Inflation surges 7.5% on an annual basis, even more than expected and highest since 1982
Consumer prices surged more than expected over the past 12 months, indicating a worsening outlook for inflation and cementing the likelihood of substantial interest rate hikes this year.
The consumer price index for January, which measures the costs of dozens of everyday consumer goods, rose 7.5% compared with a year ago, the Labor Department reported Thursday.
That compared to Dow Jones estimates of 7.2% for the closely watched inflation gauge. It was the highest reading since February 1982.
Stripping out volatile gas and grocery costs, the CPI increased 6%, compared to the estimate of 5.9%. Core inflation rose at its fastest level since August 1982.
The monthly CPI rates also came in hotter than expected, with headline and core CPI both rising 0.6%, compared to the estimates for a 0.4% increase on both measures.
Stock market futures declined following the report, with rate-sensitive tech stocks hit especially hard. Government bond yields rose sharply, with the benchmark 10-year Treasury note touching 2%, its highest since August 2019.
Markets also got more aggressive in pricing rate hikes ahead.
The chances of a 0.5 percentage point Fed rate hike in March rose to 44.3% following the data release, compared to 25% just before, according to CME data. Chances of a sixth quarter-percentage-point hike increased to about 63%, compared to about 53% before the release.

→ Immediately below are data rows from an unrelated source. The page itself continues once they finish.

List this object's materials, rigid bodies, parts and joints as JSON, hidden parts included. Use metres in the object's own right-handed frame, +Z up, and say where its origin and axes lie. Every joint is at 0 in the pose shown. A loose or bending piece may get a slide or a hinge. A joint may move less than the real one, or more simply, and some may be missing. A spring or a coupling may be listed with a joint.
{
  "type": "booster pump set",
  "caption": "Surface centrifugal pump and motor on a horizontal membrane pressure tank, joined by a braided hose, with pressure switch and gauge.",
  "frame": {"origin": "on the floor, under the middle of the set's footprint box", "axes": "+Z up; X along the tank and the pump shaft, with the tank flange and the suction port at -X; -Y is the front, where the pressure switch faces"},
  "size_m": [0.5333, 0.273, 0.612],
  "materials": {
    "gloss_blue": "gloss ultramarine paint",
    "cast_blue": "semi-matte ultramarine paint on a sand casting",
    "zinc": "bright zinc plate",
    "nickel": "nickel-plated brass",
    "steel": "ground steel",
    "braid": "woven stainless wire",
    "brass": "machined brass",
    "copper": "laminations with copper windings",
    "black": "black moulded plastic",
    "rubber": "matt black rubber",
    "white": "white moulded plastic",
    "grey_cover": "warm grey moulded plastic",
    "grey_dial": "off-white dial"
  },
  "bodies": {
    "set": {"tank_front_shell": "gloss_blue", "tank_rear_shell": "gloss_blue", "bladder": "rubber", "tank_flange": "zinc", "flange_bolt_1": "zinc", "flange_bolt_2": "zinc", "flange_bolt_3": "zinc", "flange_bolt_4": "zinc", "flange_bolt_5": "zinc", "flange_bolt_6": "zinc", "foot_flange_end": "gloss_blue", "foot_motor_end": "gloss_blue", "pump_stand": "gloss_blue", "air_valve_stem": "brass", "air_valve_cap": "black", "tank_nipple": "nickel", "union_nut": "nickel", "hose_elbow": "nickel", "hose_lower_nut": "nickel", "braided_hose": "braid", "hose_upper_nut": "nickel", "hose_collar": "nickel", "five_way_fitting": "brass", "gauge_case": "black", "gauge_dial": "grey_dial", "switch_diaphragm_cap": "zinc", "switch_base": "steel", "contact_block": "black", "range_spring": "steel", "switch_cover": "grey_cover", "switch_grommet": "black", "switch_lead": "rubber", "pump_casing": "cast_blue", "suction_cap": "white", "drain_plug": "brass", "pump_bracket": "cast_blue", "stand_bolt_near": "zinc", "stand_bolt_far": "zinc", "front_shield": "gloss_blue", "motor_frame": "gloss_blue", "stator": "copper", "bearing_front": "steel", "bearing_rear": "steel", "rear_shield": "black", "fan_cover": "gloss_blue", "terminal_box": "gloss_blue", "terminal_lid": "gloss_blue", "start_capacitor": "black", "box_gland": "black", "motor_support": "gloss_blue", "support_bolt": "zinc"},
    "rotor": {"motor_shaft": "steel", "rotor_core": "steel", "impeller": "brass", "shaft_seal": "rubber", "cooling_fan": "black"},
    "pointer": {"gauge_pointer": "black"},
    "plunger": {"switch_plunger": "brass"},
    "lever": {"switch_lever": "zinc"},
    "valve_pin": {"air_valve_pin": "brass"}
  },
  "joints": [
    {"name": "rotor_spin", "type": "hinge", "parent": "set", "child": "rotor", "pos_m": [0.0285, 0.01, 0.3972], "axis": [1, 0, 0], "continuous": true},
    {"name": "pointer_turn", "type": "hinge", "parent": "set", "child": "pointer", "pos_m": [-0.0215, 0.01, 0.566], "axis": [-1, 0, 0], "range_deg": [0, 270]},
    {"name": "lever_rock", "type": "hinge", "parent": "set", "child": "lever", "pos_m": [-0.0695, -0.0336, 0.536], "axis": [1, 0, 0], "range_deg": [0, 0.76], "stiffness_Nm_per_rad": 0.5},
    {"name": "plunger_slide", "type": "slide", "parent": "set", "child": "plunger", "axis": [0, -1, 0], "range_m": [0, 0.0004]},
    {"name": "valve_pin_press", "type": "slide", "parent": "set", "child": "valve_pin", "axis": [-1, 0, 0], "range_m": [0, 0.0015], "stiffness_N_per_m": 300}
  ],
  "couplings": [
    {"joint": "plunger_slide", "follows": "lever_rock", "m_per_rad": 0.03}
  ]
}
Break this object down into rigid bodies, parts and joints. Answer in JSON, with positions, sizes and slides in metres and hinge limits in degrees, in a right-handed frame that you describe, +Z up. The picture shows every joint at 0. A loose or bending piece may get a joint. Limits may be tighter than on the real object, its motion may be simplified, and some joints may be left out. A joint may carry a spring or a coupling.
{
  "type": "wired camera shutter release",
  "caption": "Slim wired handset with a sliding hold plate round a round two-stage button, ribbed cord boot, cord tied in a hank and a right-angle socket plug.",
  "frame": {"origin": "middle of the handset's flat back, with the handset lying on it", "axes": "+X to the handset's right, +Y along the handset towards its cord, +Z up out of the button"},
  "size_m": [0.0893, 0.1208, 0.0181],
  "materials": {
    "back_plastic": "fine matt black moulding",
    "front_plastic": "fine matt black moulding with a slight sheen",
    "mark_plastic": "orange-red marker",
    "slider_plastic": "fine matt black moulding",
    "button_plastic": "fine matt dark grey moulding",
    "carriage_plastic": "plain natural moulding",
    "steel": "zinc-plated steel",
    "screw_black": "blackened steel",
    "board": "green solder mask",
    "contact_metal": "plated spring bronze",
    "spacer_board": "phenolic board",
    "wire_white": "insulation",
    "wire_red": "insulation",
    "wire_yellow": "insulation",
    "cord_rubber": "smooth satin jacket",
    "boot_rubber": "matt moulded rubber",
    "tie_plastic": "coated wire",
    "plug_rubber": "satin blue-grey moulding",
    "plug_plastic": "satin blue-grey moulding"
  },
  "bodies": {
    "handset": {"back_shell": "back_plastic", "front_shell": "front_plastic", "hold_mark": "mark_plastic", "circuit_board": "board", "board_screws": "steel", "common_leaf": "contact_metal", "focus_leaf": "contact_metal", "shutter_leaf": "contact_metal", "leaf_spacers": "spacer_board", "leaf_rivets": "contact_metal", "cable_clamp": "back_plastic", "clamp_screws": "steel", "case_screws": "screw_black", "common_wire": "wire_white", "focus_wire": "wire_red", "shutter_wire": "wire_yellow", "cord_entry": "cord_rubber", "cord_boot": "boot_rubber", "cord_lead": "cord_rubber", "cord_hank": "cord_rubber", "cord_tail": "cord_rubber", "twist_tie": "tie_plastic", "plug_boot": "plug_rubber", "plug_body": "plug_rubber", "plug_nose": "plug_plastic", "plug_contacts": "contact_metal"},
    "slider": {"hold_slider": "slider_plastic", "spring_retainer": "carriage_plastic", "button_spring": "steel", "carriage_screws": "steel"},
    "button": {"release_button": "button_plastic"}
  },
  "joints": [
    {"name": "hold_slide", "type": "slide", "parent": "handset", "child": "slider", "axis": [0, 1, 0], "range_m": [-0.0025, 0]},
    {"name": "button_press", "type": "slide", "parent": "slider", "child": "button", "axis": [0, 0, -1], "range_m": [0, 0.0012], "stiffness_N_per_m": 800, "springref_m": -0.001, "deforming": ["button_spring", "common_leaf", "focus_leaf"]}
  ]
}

“With another surprise jump in inflation in January, markets continue to be concerned about an aggressive Fed,” said Barry Gilbert, LPL Financial asset allocation strategist. “While things may start getting better from here, market anxiety about potential Fed overtightening won’t go away until there are clear signs inflation is coming under control.”
Food, shelter costs up sharply
The inflation numbers come at a crossroads for the U.S. economy, with 2021’s rapid growth pace expected to slow this year as fiscal and monetary stimulus fades. Growth is still expected to be above-trend, though sharper rate increases from an inflation-fighting Fed could prove troublesome.

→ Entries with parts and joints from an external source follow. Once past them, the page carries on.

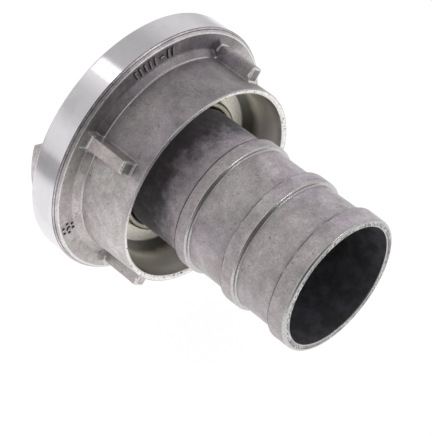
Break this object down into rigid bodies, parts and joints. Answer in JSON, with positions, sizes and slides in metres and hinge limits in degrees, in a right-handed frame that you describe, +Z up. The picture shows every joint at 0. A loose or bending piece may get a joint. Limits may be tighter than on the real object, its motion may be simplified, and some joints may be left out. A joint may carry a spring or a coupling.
{
  "type": "hose coupling half",
  "caption": "Cast aluminium hose coupling half: a ribbed locking ring with hooked claws that swivels on a barbed hose tail.",
  "frame": {"origin": "on the coupling's axis, at the centre of the coupling face, where the two halves meet", "axes": "+X along the axis, from the coupling face towards the mouth of the hose tail; +Z up"},
  "size_m": [0.1388, 0.127, 0.127],
  "materials": {
    "cast_aluminium": "shot-blasted casting with turned faces",
    "spring_steel": "drawn wire",
    "slide_plastic": "moulded",
    "seal_rubber": "moulded"
  },
  "bodies": {
    "tail": {"hose_tail": "cast_aluminium", "snap_ring": "spring_steel", "slide_ring": "slide_plastic", "sealing_ring": "seal_rubber"},
    "ring": {"locking_ring": "cast_aluminium"}
  },
  "joints": [
    {"name": "ring_swivel", "type": "hinge", "parent": "tail", "child": "ring", "pos_m": [0, 0, 0], "axis": [1, 0, 0], "continuous": true}
  ]
}
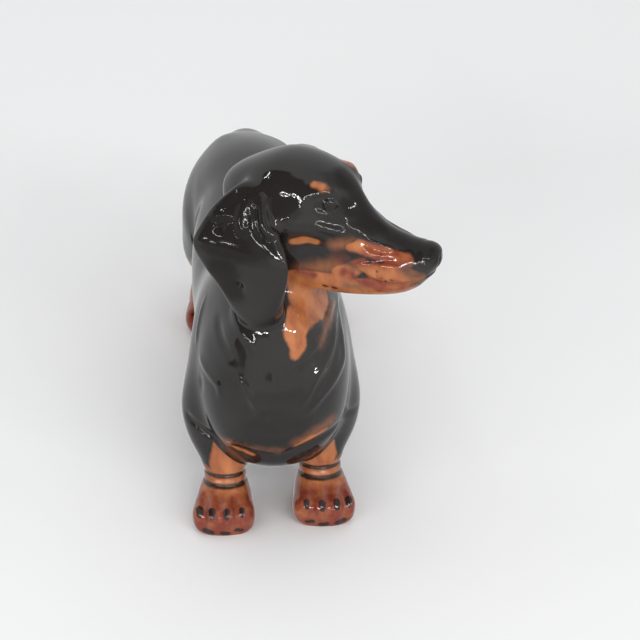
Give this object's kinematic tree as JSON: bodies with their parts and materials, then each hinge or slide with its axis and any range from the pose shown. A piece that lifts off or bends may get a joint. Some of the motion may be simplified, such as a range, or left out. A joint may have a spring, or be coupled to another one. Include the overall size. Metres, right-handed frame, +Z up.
{
  "type": "ceramic dog figurine",
  "caption": "Glazed ceramic figurine of a standing black and tan dachshund, its head turned to its left, with hanging ears and a lowered tail.",
  "frame": {"origin": "under the middle of the figurine's bounding box, on the surface that its four paws stand on", "axes": "+Z up; the dog faces -Y with its tail towards +Y; its own left side is towards +X, and its head is turned that way"},
  "size_m": [0.0628, 0.1584, 0.0993],
  "materials": {
    "black_glaze": "gloss",
    "tan_glaze": "gloss"
  },
  "bodies": {
    "root": {"torso": "black_glaze", "head": "black_glaze", "ear_left": "black_glaze", "ear_right": "black_glaze", "foreleg_left": "tan_glaze", "foreleg_right": "tan_glaze", "hindleg_left": "tan_glaze", "hindleg_right": "tan_glaze", "tail": "black_glaze"}
  },
  "joints": []
}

On a percentage basis, fuel oil rose the most in January, surging 9.5% as part of a 46.5% year-over-year increase. Energy costs overall were up 0.9% for the month and 27% on the year.

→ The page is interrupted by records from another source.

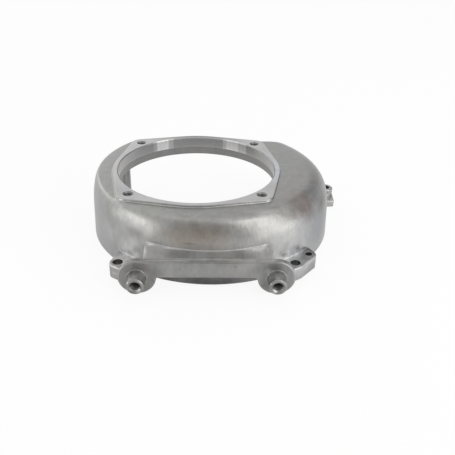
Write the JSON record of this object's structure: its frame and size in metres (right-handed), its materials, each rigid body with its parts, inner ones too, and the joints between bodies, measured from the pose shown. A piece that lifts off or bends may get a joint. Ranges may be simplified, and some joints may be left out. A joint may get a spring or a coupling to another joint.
{
  "type": "flywheel cover",
  "caption": "Cast aluminium flywheel and fan cover for a small engine: an off-centre dome open below and behind, a machined starter face round its bore, lugs and a front bridge with spouts.",
  "frame": {"origin": "centre of the starter bore, in the plane of the machined starter face", "axes": "+Z out of the starter face along the bore axis, -Y towards the side with the bridge and its two spouts, +X towards the side with the foot and pillar"},
  "size_m": [0.1787, 0.1511, 0.0487],
  "materials": {
    "cast_aluminium": "bare die casting, machined on the starter face"
  },
  "bodies": {
    "root": {"cover_casting": "cast_aluminium"}
  },
  "joints": []
}
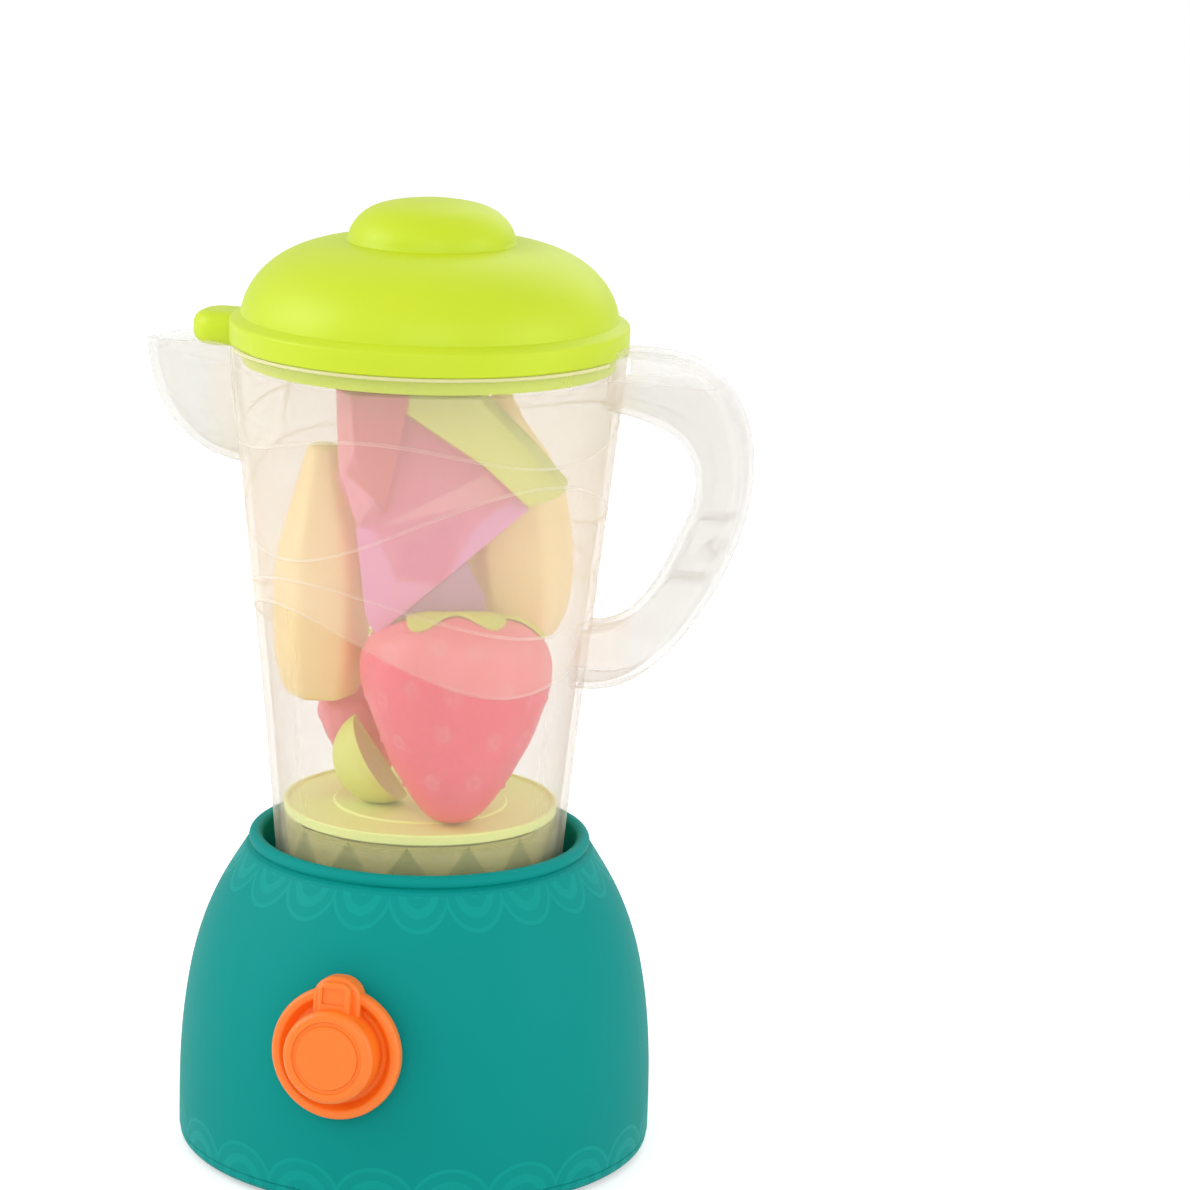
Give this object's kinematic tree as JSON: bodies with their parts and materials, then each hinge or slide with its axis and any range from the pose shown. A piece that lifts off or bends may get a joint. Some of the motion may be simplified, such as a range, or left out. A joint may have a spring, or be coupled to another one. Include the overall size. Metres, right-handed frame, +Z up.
{
  "type": "toy blender",
  "caption": "Toy countertop blender: a press-down jug with lid, spout and handle on a round base; pushing the lid spins the toy fruit inside, and a front dial clicks round.",
  "frame": {"origin": "on the table, under the middle of the round base", "axes": "+Z up along the turning axis of base, jug and lid; -Y towards the front, where the dial is; +X towards the jug's handle, -X towards its spout"},
  "size_m": [0.1817, 0.1514, 0.2804],
  "materials": {
    "base_plastic": "moulded ABS, satin gloss teal",
    "foot_rubber": "moulded thermoplastic rubber, matte",
    "screw_steel": "zinc plated",
    "spring_steel": "drawn spring steel",
    "natural_plastic": "natural acetal, unpainted",
    "table_plastic": "moulded ABS, lime",
    "jug_plastic": "translucent polypropylene, frosted",
    "lid_plastic": "moulded ABS, lime, satin",
    "dial_plastic": "moulded ABS, orange, satin gloss",
    "strawberry_red": "moulded, satin",
    "leaf_green": "moulded, satin",
    "mango_orange": "moulded, satin",
    "watermelon_red": "moulded, satin",
    "melon_green": "moulded, satin",
    "dragonfruit_pink": "moulded, satin",
    "plum_purple": "moulded, satin",
    "lime_green": "moulded, satin",
    "raspberry_red": "moulded, satin"
  },
  "bodies": {
    "base": {"base_shell": "base_plastic", "base_plate": "base_plastic", "rubber_feet": "foot_rubber", "plate_screws": "screw_steel", "twist_spindle": "natural_plastic", "spindle_screw": "screw_steel", "return_spring": "spring_steel", "click_spring": "spring_steel"},
    "carriage": {"press_carriage": "base_plastic", "bearing_washer": "natural_plastic"},
    "drive": {"drive_hub": "natural_plastic", "hub_clip": "spring_steel"},
    "jug": {"jug_body": "jug_plastic", "handle_cover": "jug_plastic"},
    "turntable": {"turntable": "table_plastic", "turntable_clip": "spring_steel", "strawberry": "strawberry_red", "strawberry_leaves": "leaf_green", "mango_left": "mango_orange", "mango_right": "mango_orange", "watermelon_wedge": "watermelon_red", "melon_wedge": "melon_green", "dragonfruit_chunk": "dragonfruit_pink", "plum_wedge": "plum_purple", "lime_wedge": "lime_green", "raspberry": "raspberry_red"},
    "lid": {"lid_shell": "lid_plastic"},
    "dial": {"dial_knob": "dial_plastic", "click_wheel": "natural_plastic", "dial_screw": "screw_steel"}
  },
  "joints": [
    {"name": "press", "type": "slide", "parent": "base", "child": "carriage", "axis": [0, 0, -1], "range_m": [0, 0.014], "stiffness_N_per_m": 600, "springref_m": -0.02, "deforming": ["return_spring"]},
    {"name": "hub_spin", "type": "hinge", "parent": "carriage", "child": "drive", "pos_m": [0, 0, 0.075], "axis": [0, 0, -1], "range_deg": [0, 170]},
    {"name": "jug_lift", "type": "slide", "parent": "carriage", "child": "jug", "axis": [0, 0, 1], "range_m": [0, 0.07]},
    {"name": "turntable_spin", "type": "hinge", "parent": "jug", "child": "turntable", "pos_m": [0, 0, 0.09], "axis": [0, 0, -1], "range_deg": [0, 170]},
    {"name": "lid_lift", "type": "slide", "parent": "jug", "child": "lid", "axis": [0, 0, 1], "range_m": [0, 0.05]},
    {"name": "dial_turn", "type": "hinge", "parent": "base", "child": "dial", "pos_m": [0, -0.0675, 0.048], "axis": [0, -0.9936, 0.1132], "continuous": true}
  ],
  "couplings": [
    {"joint": "hub_spin", "follows": "press", "rad_per_m": 209.44},
    {"joint": "turntable_spin", "follows": "press", "rad_per_m": 209.44}
  ]
}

Vehicle costs, which have been one of the biggest inflation contributors since it began surging higher in the spring of 2021, were flat for new models and up 1.5% for used cars and trucks in January. The two categories have posted respective increases of 12.2% and 40.5% over the past 12 months.
Shelter costs, which make up about one-third of the total CPI number, increased 0.3% on the month, which is the smallest gain since August 2021 and slightly below December’s increase. Still, the category is up 4.4% over the past year and could keep inflation readings elevated in the future.
Food costs jumped 0.9% for the month and are up 7% over the past year.
That combination of higher food and housing prices “underlines our view that a rapid cyclical acceleration in inflation is underway and, with labor market conditions exceptionally tight, it is unlikely to abate any time soon,” wrote Andrew Hunter, senior U.S. economist at Capital Economics.
“While we still expect more favorable base effects and a partial easing of supply shortages to push core inflation lower this year, this suggests it will remain well above the Fed’s target for some time,” he added.
The burst in inflation has muted the sizeable earnings growth workers have seen. Real average hourly earnings rose just 0.1% for the month, as the 0.7% monthly gain in wages was almost completely wiped out by the 0.6% inflation gain.
A separate report Thursday showed that weekly jobless claims totaled 223,000 for the week ended Feb. 5, a decline of 16,000 from the previous week and below the 230,000 estimate. It was the lowest total since Jan. 1.
Continuing claims, which run a week behind, held at 1.62 million. The total of those receiving benefits under all programs rose slightly to about 2.1 million, according to Labor Department data through Jan. 22.